Apple locks it to a single Apple ID as one of many anti-stalking measures, despite the utility. You can wonder—why can I track an iPhone of somebody in my Family Sharing group but not one of their AirTags? iPhones have to be powered up; they have to remain charged; and someone can see and control sharing directly from the device with other people in the group.
The closest thing to what you want is a Tile. You can share a Tile with another person. However, while it has a crowdsourcing system, it’s vastly less dense than Apple’s. It seems unlikely to be useful for luggage tracking, as you’d need people all around your bag with iPhones or Android phones with the Tile tracking app installed and enabled for crowdsourcing.
As it turned out, I was not able to track my bag in flight this time.
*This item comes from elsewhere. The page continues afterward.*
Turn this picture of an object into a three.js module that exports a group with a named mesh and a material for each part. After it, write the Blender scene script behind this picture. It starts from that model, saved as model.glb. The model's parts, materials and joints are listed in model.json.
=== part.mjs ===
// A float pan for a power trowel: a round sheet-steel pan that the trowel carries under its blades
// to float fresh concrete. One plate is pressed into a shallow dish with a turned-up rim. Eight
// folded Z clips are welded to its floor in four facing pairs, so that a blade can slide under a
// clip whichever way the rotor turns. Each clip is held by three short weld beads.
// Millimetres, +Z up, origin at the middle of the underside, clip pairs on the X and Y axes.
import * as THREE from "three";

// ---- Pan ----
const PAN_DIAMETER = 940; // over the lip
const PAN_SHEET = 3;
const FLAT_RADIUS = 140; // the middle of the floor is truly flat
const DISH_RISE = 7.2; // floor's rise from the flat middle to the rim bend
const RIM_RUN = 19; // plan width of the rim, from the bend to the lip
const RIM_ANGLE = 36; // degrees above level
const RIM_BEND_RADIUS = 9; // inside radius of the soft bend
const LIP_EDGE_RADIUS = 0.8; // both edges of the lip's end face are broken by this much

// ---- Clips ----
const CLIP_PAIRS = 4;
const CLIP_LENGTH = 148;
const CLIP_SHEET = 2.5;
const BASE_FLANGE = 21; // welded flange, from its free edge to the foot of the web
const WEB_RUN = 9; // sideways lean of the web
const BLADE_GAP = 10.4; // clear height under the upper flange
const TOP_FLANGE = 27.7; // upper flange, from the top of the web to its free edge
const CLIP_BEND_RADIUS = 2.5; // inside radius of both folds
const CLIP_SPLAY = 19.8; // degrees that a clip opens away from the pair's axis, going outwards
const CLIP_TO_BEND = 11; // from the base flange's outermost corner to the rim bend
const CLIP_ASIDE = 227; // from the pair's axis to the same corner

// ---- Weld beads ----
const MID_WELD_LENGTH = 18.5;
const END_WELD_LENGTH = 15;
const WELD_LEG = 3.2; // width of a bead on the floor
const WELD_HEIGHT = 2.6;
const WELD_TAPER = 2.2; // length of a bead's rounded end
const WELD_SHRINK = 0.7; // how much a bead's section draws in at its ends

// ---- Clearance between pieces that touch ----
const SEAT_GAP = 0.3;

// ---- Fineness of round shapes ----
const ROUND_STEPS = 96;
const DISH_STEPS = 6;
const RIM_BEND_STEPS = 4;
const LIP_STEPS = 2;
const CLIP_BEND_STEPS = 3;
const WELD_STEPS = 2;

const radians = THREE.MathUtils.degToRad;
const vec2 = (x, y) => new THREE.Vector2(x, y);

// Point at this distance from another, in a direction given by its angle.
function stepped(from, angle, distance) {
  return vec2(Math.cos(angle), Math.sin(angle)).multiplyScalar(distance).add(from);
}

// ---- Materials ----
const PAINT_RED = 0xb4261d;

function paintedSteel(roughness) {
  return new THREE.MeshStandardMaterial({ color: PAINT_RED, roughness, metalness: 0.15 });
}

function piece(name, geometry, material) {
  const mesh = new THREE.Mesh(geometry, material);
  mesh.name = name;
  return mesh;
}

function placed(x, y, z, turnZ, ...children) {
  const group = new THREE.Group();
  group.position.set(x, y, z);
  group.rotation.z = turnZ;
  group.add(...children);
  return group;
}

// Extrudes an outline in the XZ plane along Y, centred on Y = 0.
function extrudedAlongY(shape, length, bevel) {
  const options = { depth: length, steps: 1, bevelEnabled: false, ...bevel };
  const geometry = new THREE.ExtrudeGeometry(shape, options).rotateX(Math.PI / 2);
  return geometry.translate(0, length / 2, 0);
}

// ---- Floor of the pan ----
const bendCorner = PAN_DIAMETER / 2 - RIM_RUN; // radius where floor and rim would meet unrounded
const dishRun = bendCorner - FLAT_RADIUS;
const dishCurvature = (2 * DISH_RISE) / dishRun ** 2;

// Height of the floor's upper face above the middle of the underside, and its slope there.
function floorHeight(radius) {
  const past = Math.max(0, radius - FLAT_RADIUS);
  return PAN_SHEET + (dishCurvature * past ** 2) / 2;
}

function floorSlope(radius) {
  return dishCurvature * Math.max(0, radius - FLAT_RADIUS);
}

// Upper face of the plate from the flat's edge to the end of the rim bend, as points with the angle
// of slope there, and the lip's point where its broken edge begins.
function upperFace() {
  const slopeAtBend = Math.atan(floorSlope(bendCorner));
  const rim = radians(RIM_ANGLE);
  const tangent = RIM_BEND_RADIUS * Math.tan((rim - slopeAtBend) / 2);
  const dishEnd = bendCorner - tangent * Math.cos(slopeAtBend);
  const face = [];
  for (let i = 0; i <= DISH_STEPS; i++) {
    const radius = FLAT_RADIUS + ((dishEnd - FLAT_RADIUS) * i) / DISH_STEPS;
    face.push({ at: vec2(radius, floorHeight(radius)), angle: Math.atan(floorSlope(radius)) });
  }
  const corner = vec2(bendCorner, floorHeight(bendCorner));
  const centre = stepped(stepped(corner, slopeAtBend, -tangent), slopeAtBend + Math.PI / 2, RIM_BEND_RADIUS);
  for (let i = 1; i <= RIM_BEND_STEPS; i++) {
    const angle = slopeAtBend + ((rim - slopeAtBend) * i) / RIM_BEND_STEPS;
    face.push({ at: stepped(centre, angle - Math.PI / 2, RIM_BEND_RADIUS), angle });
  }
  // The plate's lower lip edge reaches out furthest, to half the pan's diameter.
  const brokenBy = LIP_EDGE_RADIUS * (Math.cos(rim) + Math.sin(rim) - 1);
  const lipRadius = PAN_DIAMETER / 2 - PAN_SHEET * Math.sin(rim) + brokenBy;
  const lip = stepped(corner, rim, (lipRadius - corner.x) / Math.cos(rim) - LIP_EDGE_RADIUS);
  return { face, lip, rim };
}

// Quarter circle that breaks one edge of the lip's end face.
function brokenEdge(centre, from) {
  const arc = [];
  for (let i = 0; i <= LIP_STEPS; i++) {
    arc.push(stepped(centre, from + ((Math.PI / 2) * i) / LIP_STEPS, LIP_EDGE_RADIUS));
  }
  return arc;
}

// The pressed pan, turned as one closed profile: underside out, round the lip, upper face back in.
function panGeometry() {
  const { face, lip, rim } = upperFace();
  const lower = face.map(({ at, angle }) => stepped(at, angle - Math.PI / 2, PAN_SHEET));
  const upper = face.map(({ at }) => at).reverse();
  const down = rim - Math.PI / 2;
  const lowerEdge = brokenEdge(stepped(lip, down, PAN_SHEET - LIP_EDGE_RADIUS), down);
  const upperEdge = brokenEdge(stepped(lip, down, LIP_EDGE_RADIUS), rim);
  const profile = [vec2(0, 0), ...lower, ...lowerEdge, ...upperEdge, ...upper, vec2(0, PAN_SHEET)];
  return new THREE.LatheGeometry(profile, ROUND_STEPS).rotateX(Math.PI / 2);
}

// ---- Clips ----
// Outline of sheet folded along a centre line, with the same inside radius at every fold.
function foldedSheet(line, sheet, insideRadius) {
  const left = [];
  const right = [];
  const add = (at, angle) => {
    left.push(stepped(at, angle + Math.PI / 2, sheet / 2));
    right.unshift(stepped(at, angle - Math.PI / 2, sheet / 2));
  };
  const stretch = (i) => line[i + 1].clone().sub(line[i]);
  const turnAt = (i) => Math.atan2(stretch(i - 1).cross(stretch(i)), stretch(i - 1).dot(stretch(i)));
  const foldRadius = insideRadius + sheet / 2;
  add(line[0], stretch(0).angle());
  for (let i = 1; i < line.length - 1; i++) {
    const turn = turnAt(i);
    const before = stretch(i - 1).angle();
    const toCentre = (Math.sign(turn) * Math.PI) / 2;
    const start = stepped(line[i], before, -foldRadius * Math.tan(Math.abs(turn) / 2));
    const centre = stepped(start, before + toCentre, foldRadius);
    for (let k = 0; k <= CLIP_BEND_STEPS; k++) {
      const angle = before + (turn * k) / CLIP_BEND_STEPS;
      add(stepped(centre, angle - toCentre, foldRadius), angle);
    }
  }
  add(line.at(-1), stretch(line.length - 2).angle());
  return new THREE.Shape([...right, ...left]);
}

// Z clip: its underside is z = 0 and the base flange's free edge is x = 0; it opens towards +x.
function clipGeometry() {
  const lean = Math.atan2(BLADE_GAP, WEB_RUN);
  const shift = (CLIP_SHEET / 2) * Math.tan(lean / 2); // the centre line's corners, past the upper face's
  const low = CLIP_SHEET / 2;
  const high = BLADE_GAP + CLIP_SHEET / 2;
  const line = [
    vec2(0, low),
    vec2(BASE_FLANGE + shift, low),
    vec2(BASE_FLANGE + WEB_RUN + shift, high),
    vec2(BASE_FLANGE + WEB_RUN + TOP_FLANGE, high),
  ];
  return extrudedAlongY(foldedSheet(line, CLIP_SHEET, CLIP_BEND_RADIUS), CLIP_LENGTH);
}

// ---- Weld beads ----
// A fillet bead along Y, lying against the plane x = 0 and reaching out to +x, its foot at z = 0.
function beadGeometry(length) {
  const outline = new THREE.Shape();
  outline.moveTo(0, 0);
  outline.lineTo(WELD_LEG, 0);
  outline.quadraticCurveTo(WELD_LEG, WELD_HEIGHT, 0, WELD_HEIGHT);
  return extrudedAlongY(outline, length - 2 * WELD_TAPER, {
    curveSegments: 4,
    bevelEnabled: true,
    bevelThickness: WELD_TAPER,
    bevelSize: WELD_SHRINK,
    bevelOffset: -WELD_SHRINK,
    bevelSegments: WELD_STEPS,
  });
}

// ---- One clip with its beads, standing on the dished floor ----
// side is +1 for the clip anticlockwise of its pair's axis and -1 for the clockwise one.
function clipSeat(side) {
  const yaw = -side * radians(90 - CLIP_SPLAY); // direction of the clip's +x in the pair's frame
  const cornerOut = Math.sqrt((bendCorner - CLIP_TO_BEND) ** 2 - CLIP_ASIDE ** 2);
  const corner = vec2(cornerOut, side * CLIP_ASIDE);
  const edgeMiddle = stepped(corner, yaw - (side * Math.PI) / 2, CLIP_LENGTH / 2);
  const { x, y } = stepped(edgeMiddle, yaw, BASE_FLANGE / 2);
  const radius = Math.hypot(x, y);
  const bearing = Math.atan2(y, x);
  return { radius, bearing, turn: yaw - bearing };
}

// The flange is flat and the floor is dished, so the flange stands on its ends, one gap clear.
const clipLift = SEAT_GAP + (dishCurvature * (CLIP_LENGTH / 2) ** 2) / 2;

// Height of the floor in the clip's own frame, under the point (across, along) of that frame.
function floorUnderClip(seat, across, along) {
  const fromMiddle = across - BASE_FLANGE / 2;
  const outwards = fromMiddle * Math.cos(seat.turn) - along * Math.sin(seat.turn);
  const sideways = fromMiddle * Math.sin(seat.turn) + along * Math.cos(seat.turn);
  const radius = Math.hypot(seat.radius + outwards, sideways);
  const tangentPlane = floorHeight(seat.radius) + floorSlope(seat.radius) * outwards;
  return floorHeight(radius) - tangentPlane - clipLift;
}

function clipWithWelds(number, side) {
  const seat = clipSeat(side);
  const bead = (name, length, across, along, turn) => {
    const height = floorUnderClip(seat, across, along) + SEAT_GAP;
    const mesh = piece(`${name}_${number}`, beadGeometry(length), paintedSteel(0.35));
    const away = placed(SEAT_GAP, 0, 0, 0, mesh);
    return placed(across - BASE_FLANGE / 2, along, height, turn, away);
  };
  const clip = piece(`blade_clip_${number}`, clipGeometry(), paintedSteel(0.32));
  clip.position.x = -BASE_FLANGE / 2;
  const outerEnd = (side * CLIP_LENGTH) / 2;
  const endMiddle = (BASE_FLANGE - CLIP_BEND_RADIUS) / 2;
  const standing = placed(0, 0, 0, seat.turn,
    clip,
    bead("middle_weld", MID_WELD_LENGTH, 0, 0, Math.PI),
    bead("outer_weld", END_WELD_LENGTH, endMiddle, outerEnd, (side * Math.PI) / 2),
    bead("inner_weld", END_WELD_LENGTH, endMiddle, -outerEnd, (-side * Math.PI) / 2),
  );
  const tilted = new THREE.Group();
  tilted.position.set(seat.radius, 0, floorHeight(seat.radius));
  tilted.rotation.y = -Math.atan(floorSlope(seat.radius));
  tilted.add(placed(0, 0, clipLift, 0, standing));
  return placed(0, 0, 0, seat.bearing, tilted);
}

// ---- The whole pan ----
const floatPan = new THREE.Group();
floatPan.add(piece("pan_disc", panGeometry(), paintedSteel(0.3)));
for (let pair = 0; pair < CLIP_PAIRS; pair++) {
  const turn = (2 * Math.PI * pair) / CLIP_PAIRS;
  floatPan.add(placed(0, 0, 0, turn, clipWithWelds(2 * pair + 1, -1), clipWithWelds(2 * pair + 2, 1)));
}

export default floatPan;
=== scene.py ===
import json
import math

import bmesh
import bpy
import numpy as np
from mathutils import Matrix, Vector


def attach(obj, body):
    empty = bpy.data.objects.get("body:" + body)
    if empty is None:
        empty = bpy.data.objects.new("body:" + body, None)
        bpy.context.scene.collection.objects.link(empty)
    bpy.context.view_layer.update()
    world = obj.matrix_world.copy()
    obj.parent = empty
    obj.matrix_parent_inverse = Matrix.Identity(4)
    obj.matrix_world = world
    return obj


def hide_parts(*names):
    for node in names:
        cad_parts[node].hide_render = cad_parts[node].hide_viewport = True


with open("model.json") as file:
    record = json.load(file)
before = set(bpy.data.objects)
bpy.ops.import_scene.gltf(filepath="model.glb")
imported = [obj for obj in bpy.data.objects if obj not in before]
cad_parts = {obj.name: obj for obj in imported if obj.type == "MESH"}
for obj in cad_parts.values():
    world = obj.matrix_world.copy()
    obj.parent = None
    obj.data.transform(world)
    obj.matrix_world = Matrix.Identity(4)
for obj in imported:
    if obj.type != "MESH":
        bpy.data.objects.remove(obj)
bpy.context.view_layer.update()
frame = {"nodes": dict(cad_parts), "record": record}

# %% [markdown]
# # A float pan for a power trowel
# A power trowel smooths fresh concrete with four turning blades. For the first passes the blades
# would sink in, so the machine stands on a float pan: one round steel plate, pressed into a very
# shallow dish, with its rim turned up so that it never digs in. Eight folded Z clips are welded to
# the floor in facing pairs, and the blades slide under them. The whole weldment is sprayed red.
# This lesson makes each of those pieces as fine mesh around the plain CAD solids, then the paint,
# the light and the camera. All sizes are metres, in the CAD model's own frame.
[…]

I imagine that nobody in the plane paid for full WiFi service for the flight. When I arrived in Portugal, Find My reported my bag still in Newark. However, a few minutes later it started showing up in Lisbon, about 5 minutes before it showed up on the baggage carousel.
Thanks for the quick response.
I thought so, and your statement was unambiguous, but “If you don’t ask, they can’t say Yes.”
Slightly off topic: apple Wallet — the magnetic stick-on-your-iPhone gizmo, not the app— is not an AirTag, despite the fact that it tells me it is disconnected, and lists a last-seen location in the Find My app. It even had a circle of approximate location.
I learned this on a recent bike trip. I took the wallet off my iPhone and stuffed it in the bottom of my bike bag, because the added thickness makes it harder to attach the phone to its bike mount. Later that day I saw it in Find My still at the hotel we had left in the morning. I called the hotel but they couldn’t find it. It stayed there, all week, unmoving, until we got back. I thought for sure it was gone forever, because surely there had been someone at that hotel with an apple device in the meantime.
But when I unpacked my bag, sure enough, there it was at the bottom, and it happily reconnected to my iPhone.
Who knew that devices that aren’t actually traceable would show up in Find My! Very deceiving.